L’altra questione, quella dei manicomi, è invece serissima: risale proprio a quel periodo, per esempio, la lobotomia operata su una sorella di John F. Kennedy, il futuro presidente degli USA: che aveva il solo torto di essere un po’ esuberante in materia di sesso. Nel caso non ci si fosse pensato, è quello che vogliono fare, per via chimica o per via chirurgica, anche al nostro amico Elwood: il risultato sarebbe la stessa cosa che si vede su Jack Nicholson in “Qualcuno volò sul nido del cuculo”, ridurre un uomo allo stato puramente vegetativo. Siamo ancora ben lontani dagli studi di Basaglia, una riforma che non è stata capita e che è stata spiegata malissimo; ancora peggio, fin da subito alla riforma Basaglia furono tagliati i fondi, e senza soldi anche le iniziative migliori sono destinate a fallire o a rimanere a metà. Ma così va il mondo, quello reale; e forse è meglio tornare al film, almeno per oggi.

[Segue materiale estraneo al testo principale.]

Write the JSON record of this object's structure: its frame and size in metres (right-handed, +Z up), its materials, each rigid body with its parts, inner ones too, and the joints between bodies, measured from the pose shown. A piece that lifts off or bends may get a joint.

“Harvey” è un piccolo capolavoro, pieno di dialoghi brillanti e di attori molto piacevoli. Le battute che si ascoltano sono una meglio dell’altra, e mi limito a segnalare “Signore, quello non è mia madre!” che è veramente da antologia (ma non dico a che punto è, così vi coglierà di sorpresa - come è giusto che sia, d’altronde). Gli attori sono forse poco noti, oggi: ma Josephine Hull è presente in molti film di Frank Capra, così come Cecil Kellaway, uno dei grandi caratteristi del cinema di Hollywood degli anni ’30 e ’40. Eccellente il doppiaggio italiano, voci bellissime con uno splendido Gino Cervi a rifare James Stewart tale e quale, ma in italiano: una performance da grandissimo attore, e non certo l’unica visto che in quegli stessi anni Cervi doppiava anche Laurence Olivier, in Shakespeare. Ma mi fermo qui, aggiungo solo una riga per le musiche di Frank Skinner, molto azzeccate.
PS: la signora qui sotto è Mary Chase (1907-1981), autrice del soggetto: Harvey l'ha scritto lei, e ha anche collaborato al film.